Image credit: http://www.flickr.com/photos/wolfriver/ / CC BY 2.0

2 comments
  1. Tony

    When Dancing Rabbit was getting started some of our members said they thought most people became environmentalists by getting out into nature. That was not the case for me, and my reply at the time was that if everyone had to commune with nature before they would become an environmentalist we are screwed. It will never happen, or if it did, all the wilderness would be destroyed in the process.

    For me becoming an environmentalist was primarily about social justice and was catalyzed in part by the Rodney King riots. I was in college when the riots happened saw some of the effects first hand in San Francisco. It made me way more aware of social issues and politics than I’d ever been. As I became politicized I was drawn towards environmentalism, probably in part because I was not part of an oppressed group of people (if I had been, I’d probably have ended up fighting for civil rights of some sort).

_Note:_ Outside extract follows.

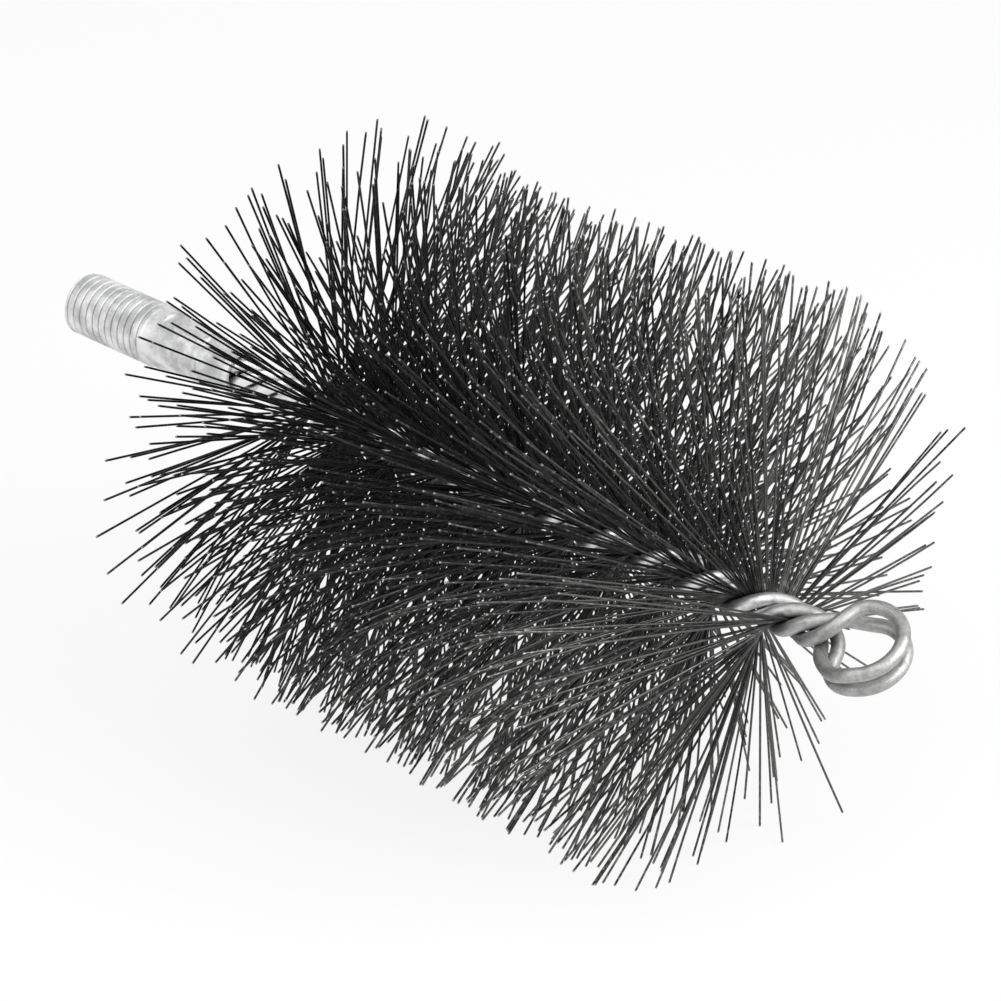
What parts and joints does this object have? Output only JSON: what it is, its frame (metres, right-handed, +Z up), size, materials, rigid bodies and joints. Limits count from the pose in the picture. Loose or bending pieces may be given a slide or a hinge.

    It was also in part a movement of the times, global warming was big, old growth forests, the resurgence of Earth Day, etc. I picked up on that cultural Zeitgeist and ran with it.

  2. Theresa

    It’s almost impossible to figure out all the little events in one’s life that build up until you realize you’re an environmentalist. I suppose one of the biggest “events” was about 25 years ago when I found out DDT was only banned from being sold in the U.S., not from being manufactured.

    By the way, there is a difference between nature lovers and environmentalists. There are nature lovers who visit parks then go home and apply chemicals to their lawns.